An analysis of the impact of fiscal policy on income distribution in Namibia

  • Albinus Indongo
  • Zurika Robinson Unisa
Keywords: Income distribution, fiscal policy, taxation, government expenditure, Namibia


This research analyses the statistical relationship between income distribution and seven taxation and government expenditure components in the Southern African country, Namibia, using data from 1996-2016. The research is aimed at creating new knowledge on the research topic because no literature exists for Namibia on this. The Autoregressive Distributed Lag (ARDL) cointegration technique was employed to assess the long-run relationship between the dependent and independent variables.

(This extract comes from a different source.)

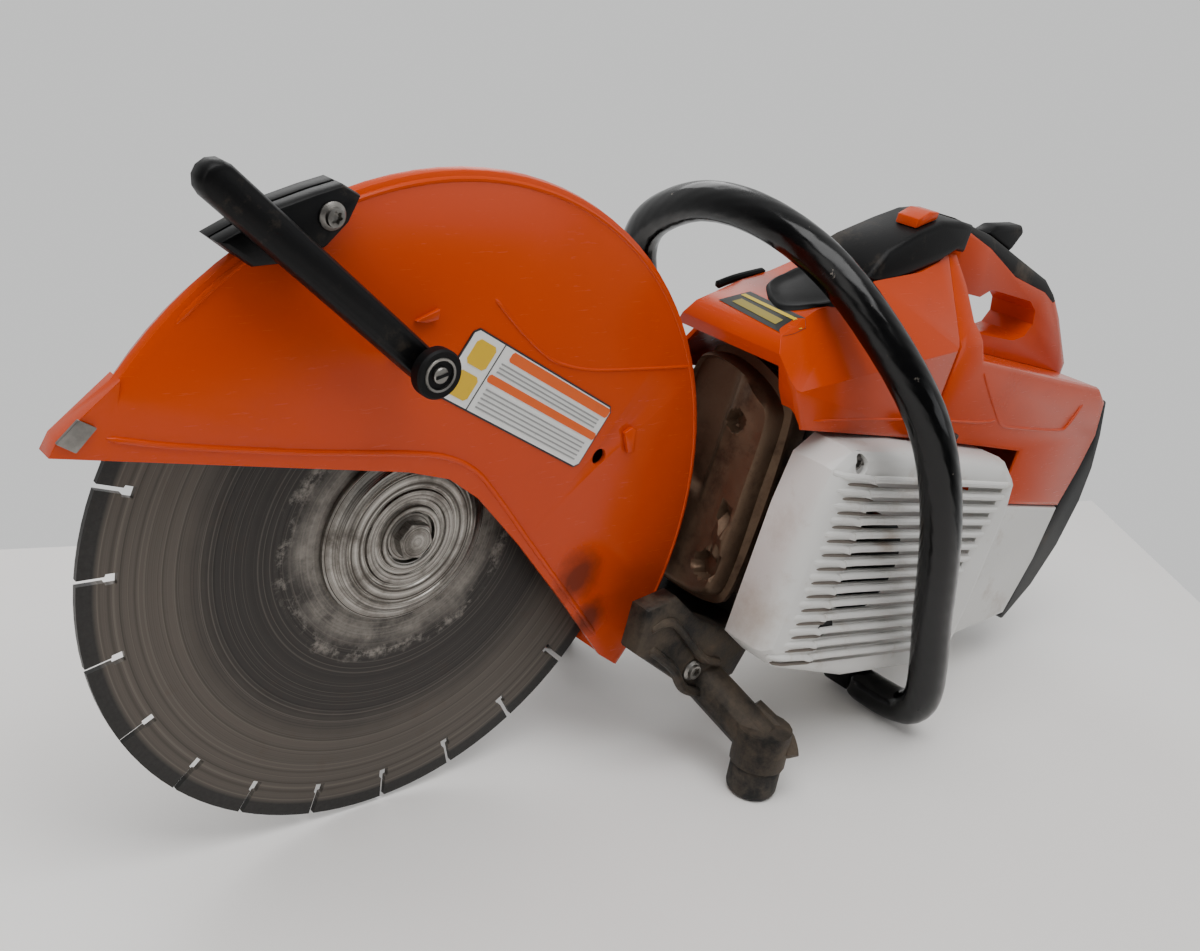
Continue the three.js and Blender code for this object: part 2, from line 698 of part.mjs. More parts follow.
function footBracket() {
  const cradle = slab([[208, -44.3], [300, -44.3], [300, -52], [208, -52]], -60, 60);
  const nearCheek = slab([
    [148, -26], [172, -18], [200, -34], [250, -47], [262, -54], [254, -78], [226, -88], [206, -82], [150, -55],
  ], -60, -44, 3, 2);
  const farCheek = slab([
    [206, -44.3], [250, -44.3], [262, -54], [252, -78], [226, -88], [206, -70],
  ], 44, 62, 3, 2);
  const leg = (side) => join(
    strut([228, side * 46, -78], footPoint(side, FOOT.height + 14), 14, 14),
    strut(footPoint(side, FOOT.height + GAP), footPoint(side, FOOT.height + 26), 18, 18),
  );
  return join(cradle, nearCheek, farCheek, leg(-1), leg(1));
}

const footBuffer = (side) => turnedAlong([
  [0, 0], [14, 0], [16.5, 3], [16.5, FOOT.height], [0, FOOT.height],
], footPoint(side, 0), footPoint(side, 50), 24);

const footBolt = () => join(rod(6.5, -65, -60 - GAP, ...FOOT_BOLT, 20), rod(3.5, -62, -60 - GAP, ...FOOT_BOLT, 10));

// ---------------------------------------------------------------- assembly

const parts = [
  ["cutting_wheel", cuttingWheel(), BLADE_STEEL],
  ["front_flange", frontFlange(), STEEL],
  ["wheel_bolt", wheelBolt(), STEEL],
  ["rear_flange", rearFlange(), STEEL],
  ["spindle", spindle(), STEEL],
  ["driven_pulley", drivenPulley(), ALUMINIUM],
  ["guard_shell", guardShell(), ORANGE],
  ["guard_nose_clip", guardNoseClip(), STEEL],
  ["lever_bracket", leverBracket(), BLACK],
  ["guard_lever", guardLever(), BLACK],
  ["lever_screw", leverScrew(), STEEL],
  ["water_connector", waterConnector(), BLACK],
  ["arm_casting", armCasting(), ALUMINIUM],
  ["spindle_bearing", spindleBearing(), STEEL],
  ["belt_cover", beltCover(), BLACK],
  ["drive_belt", driveBelt(), RUBBER],
  ["clutch_drum", clutchDrum(), STEEL],
  ["clutch_shoes", clutchShoes(), STEEL],
  ["crankcase", crankcase(), ALUMINIUM],
  ["crankshaft", crankshaft(), STEEL],
  ["flywheel", flywheel(), ALUMINIUM],
  ["starter_pulley", starterPulley(), BLACK],
  ["engine_cylinder", cylinder(), ALUMINIUM],
  ["spark_plug", sparkPlug(), STEEL],
  ["spark_plug_boot", sparkPlugBoot(), RUBBER],
  ["muffler", mufflerBox(), HEAT_STAINED],
  ["exhaust_port", exhaustPort(), ALUMINIUM],
  ["muffler_bolt", mufflerBolt(), STEEL],
  ["carburettor", carburettor(), ALUMINIUM],
  ["intake_boot", intakeBoot(), RUBBER],
  ["air_filter", airFilter(), RUBBER],
  ["starter_cover", starterCover(), WHITE],
  ["cover_screw", coverScrew(), STEEL],
  ["spring_housing", springHousing(), BLACK],
  ["starter_grip", starterGrip(), BLACK],
  ["hood", hood(), ORANGE],
  ["filter_cover", filterCover(), BLACK],
  ["stop_switch", stopSwitch(), ORANGE],
  ["rear_housing", rearHousing(), ORANGE],
  ["handle_frame", handleFrame(), ORANGE],
  ["grip_sleeve", gripSleeve(), RUBBER],
  ["throttle_trigger", throttleTrigger(), BLACK],
  ["throttle_lockout", throttleLockout(), BLACK],
  ["tank_housing", tankHousing(), WHITE],
  ["fuel_cap", fuelCap(), BLACK],
  ["rear_skid", rearSkid(), BLACK],
  ["rear_foot", rearFoot(), RUBBER],
  ["handlebar", handlebar(), BLACK],
  ["upper_bar_clamp", upperBarClamp(), BLACK],
  ["lower_bar_clamp", lowerBarClamp(), BLACK],
  ["foot_bracket", footBracket(), BLACK],
  ["foot_buffer_left", footBuffer(-1), RUBBER],
  ["foot_buffer_right", footBuffer(1), RUBBER],
  ["foot_bolt", footBolt(), STEEL],
];

const group = new THREE.Group();
group.name = "cut_off_saw";
for (const [name, manifold, material] of parts) {
  const { vertProperties, triVerts } = manifold.getMesh();
  const geometry = new THREE.BufferGeometry();
  geometry.setAttribute("position", new THREE.BufferAttribute(new Float32Array(vertProperties), 3));
  geometry.setIndex(new THREE.BufferAttribute(new Uint32Array(triVerts), 1));
  geometry.applyMatrix4(new THREE.Matrix4().makeRotationY(PITCH));
  geometry.computeVertexNormals();
  const mesh = new THREE.Mesh(geometry, material);
  mesh.name = name;
  group.add(mesh);
}

// Stand the saw on the floor with its footprint centred.
const bounds = new THREE.Box3().setFromObject(group);
const lift = new THREE.Vector3((bounds.min.x + bounds.max.x) / 2, (bounds.min.y + bounds.max.y) / 2, bounds.min.z);
for (const mesh of group.children) {
  mesh.geometry.translate(-lift.x, -lift.y, -lift.z);
}

export default group;
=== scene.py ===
"""Looks of the hand-held petrol cut-off saw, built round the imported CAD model."""
import math

import bmesh
import bpy
from mathutils import Matrix, Vector
from mathutils.bvhtree import BVHTree


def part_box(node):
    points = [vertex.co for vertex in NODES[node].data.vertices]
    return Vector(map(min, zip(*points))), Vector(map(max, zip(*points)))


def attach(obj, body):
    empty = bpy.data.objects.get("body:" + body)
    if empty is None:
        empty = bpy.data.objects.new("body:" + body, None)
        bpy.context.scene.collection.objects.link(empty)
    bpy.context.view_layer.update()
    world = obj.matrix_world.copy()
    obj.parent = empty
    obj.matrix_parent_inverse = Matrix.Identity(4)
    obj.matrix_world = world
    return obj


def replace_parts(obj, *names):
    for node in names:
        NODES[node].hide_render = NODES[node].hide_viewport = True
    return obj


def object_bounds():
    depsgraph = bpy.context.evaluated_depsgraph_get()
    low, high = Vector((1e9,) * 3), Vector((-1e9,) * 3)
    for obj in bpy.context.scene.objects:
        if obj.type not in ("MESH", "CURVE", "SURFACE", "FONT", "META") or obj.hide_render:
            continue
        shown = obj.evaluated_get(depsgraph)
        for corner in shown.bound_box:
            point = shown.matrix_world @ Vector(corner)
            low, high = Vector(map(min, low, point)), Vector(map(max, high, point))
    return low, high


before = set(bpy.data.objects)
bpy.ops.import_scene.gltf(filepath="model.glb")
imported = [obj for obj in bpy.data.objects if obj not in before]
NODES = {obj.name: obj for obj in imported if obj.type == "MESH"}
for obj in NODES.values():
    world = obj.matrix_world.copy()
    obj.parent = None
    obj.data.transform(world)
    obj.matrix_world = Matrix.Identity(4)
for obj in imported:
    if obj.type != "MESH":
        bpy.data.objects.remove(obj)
cad_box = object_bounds()

# ------------------------------------------------------------------ the saw's own frame

MM = 0.001
PITCH = math.radians(10)               # the saw is tilted tail-down by this much
HUB = sum((Vector(corner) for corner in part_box("cutting_wheel")), Vector()) / 2
TILT = Matrix.Rotation(PITCH, 4, "Y")
SAW = Matrix.Translation(HUB) @ TILT   # saw frame, hub at its origin, to the row frame


def at(x, y, z):
    """A point of the saw's own frame, in millimetres from the wheel's hub."""
    return SAW @ Vector((x * MM, y * MM, z * MM))


# ------------------------------------------------------------------ camera, floor and lights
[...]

The research findings indicated that there is no long-run relationship between the dependent variable, income distribution, and the relevant independent variables. In the short-run, the research findings indicate that government expenditure on social pensions and government expenditure on education has a balancing or reducing effect on income distribution, while a tax on products, corporate income tax, and customs and excise duties have an unbalancing and/or worsening effect on income distribution. Based on these findings, tertiary education loans are recommended as opposed to grants to ensure the sustainability of the Namibia Students Financial Assistance Fund (NASFAF). In adjusting corporate and value-added taxes, the government is cautioned to avoid overburdening consumers and employees through tax shifting in the form of high prices of goods and services and low wages and benefits. A tax mix, tax discrimination, and a hybrid of taxation and government expenditure components are strongly recommended to achieve a balance and the sustainable development goal (SDG) of reduced income inequality.